- Theatrical release poster
- Hangul: 구세주
- Hanja: 救世主
- RR: Guseju
- MR: Kuseju
- Directed by: Kim Jeong-woo
- Written by: Kim Jeong-woo Lee Hyeon-cheol Kim Wook
- Produced by: Park Mun-sik
- Starring: Choi Sung-kook Shin Yi
- Cinematography: Moon Yong-shik
- Edited by: Nam Na-yeong
- Music by: Lee Dong-joon
- Distributed by: ShowEast
- Release date: 16 February 2006;
- Running time: 105 minutes
- Country: South Korea
- Language: Korean

= Oh!
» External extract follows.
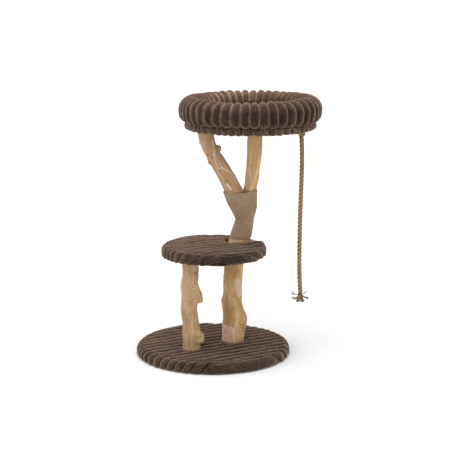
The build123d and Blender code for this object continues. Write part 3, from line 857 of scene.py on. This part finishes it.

My God (2006 film) =

South Korean film

Oh! My God is a 2006 South Korean film.

== Plot ==
Eun-joo develops a crush on playboy Jung-hwan after he rescues her from drowning, and vows to make him her man. One thing leads to another, and they end up having a one-night stand. Several years later, Jung-hwan is still living the high life while Eun-joo is working as a prosecutor. When they eventually cross paths, she reveals that he is the father of her twin children, and tries to make him grow up and take responsibility.

== Cast ==
- Choi Sung-kook as Jung-hwan
- Shin Yi as Eun-joo
- Park Won-sook as Jung-hwan's mother
- Kim Kwang-kyu as Secretary Shin
- Baek Il-seob
- Kim Do-yeon as Lady
- Park Jun-gyu
- Ha Ji-young as Supporting
- Kim Soo-mi as (cameo)
- Lee Won-jong as (cameo)
- Jo Sang-gi

== Release ==
Oh! My God was released in South Korea on 16 February 2006, and topped the box office on its opening weekend with 373,861 admissions. The film went on to receive a total of 1,858,668 admissions nationwide.